ELA - EstateIQ Legislative Assistant

ELA

EstateIQ Legislative Assistant

Trustees in a sectional title scheme have a defined and regulated role under the Sectional Titles Schemes Management Act (STSMA) and related documents. Their core functions are to act as the executive arm of the body corporate, managing its affairs on behalf of all owners.

✅ Trustee Functions (as per Section 7 of the Act)

  1. Exercise Body Corporate Powers: Trustees are responsible for exercising the powers and performing the functions of the body corporate, as outlined in the Act, rules, and any directions from owners in general meetings.
  2. Subdivision/Consolidation Consent: Trustees must receive and may consent to applications by owners to subdivide or consolidate sections—consent must not be unreasonably withheld.
  3. Land Survey Authority: For purposes relating to land surveying (e.g. beacons and boundaries), trustees are deemed to be the "owner" of the land.

⚖️ Fiduciary Duties (Section 8 of the Act)

Trustees must:

  • Act honestly and in good faith in the interest of the body corporate.
  • Avoid conflicts of interest and disclose any personal benefit or material interest in contracts.

Breach of fiduciary duty can result in personal liability to the body corporate for any loss or gain.

🔧 Operational Duties (via Management Rules)
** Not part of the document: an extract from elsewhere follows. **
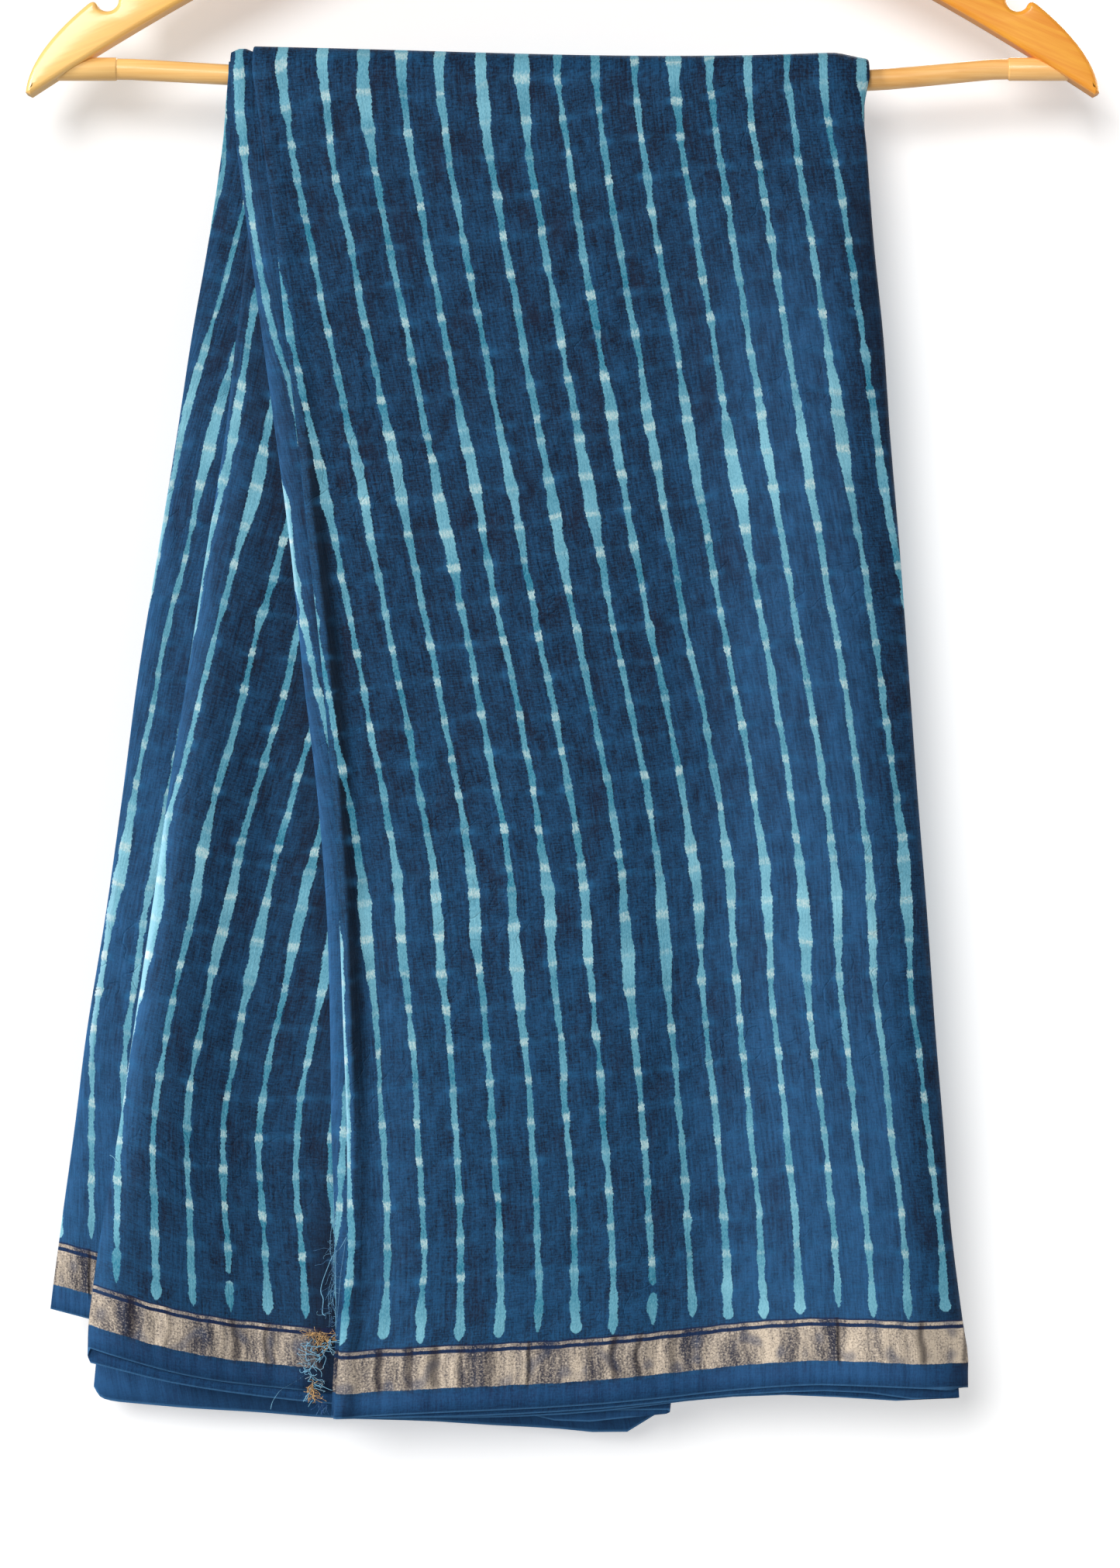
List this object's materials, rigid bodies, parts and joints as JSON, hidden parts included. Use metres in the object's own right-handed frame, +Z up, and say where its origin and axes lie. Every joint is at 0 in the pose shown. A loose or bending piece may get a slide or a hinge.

Trustees' responsibilities also include:

  • Managing finances: budgets, levies, reserve funds.
  • Overseeing maintenance: common property and shared infrastructure.
  • Convening meetings: trustee and owner meetings, issuing notices.
  • Enforcing rules: ensuring compliance with conduct and management rules.
  • Appointing and overseeing managing agents (unless an executive managing agent is appointed under Rule 28, in which case, trustees may be bypassed).

Summary

In summary, trustees manage the day-to-day operations, financial affairs, and compliance obligations of the body corporate. Their authority is limited by the legislation, scheme rules, and any instructions passed at general meetings.
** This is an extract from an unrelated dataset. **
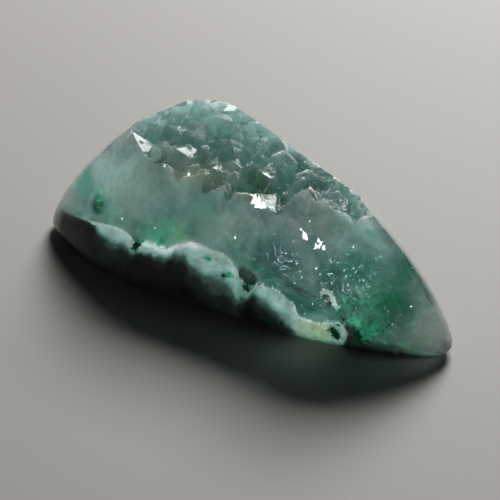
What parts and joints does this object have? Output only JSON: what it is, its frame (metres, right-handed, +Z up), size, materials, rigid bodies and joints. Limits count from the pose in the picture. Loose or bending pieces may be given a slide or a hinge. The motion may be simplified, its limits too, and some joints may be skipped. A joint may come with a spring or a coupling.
{
  "type": "druzy cabochon",
  "caption": "Half-moon gem silica cabochon with polished walls, a natural druzy top of small quartz points and a flat base to rest or glue on.",
  "frame": {"origin": "centre of the bounding box's footprint, on the flat base", "axes": "+Z up from the base to the druzy top, +X along the stone to its narrow rounded point, +Y towards the long bowed side"},
  "size_m": [0.0258, 0.014, 0.008],
  "materials": {
    "gem_silica": "polished walls with a natural crystalline top, translucent milky green"
  },
  "bodies": {
    "root": {"druzy_stone": "gem_silica"}
  },
  "joints": []
}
Disclaimer: The information provided here is for general guidance on sectional title legislation and does not constitute formal legal advice. For specific legal interpretation, disputes, or official rulings, consult with qualified legal professionals or the Community Schemes Ombud Service. ELA can make mistakes. Double-check responses.
ELL - EstateIQ Legal Lookup

ELL

EstateIQ Legal Lookup

📘 Legislative References

STSMA Section 7 – TRUSTEES OF BODY CORPORATE

7(1): The functions and powers of the body corporate must, subject to the provisions of this Act, the rules and any restriction imposed or direction given at a general meeting of the owners of sections, be performed and exercised by the trustees of the body corporate holding office in terms of the rules.

7(2)(a): In addition to the functions contemplated in subsection (1), the trustees of the body corporate must receive and may consent to applications for subdivision of sections or consolidation of sections, made by the owners of sections.
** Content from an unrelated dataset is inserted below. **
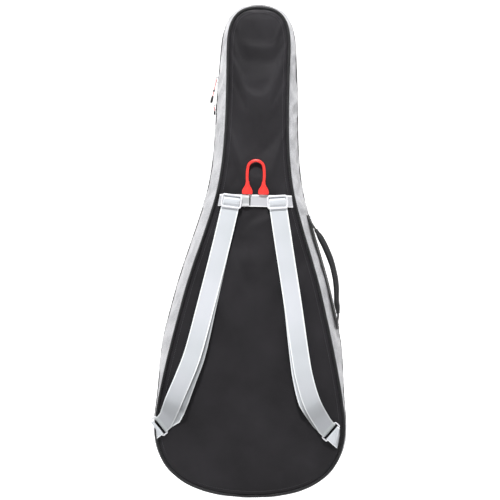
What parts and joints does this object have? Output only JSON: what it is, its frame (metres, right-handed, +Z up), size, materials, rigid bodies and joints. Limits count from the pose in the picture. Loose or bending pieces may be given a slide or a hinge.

7(2)(b): Such consent must not unreasonably be withheld by the trustees.

7(3): For the purposes of an agreement in respect of the beacons and boundaries of the common property required in terms of the Land Survey Act, 1997 (Act No. 8 of 1997), the trustees are deemed to be the owner of the land.

STSMA Section 8 – FIDUCIARY POSITION OF TRUSTEES

8(1): Each trustee of a body corporate must stand in a fiduciary relationship to the body corporate.

8(2): Without derogating from the generality of the expression fiduciary relationship, the provision of subsection (1) implies that a trustee—

8(2)(a): must in relation to the body corporate act honestly and in good faith, and in particular—

(i) exercise his or her powers in terms of this Act in the interest and for the benefit of the body corporate; and

(ii) not act without or exceed those powers; and

8(2)(b): must avoid any material conflict between his or her own interests and those of the body corporate, and in particular—

(i) not receive any personal economic benefit, direct or indirect, from the body corporate or from any other person; and

(ii) notify every other trustee of the nature and extent of any direct or indirect material interest which he or she may have in any contract of the body corporate, as soon as such trustee becomes aware of such interest.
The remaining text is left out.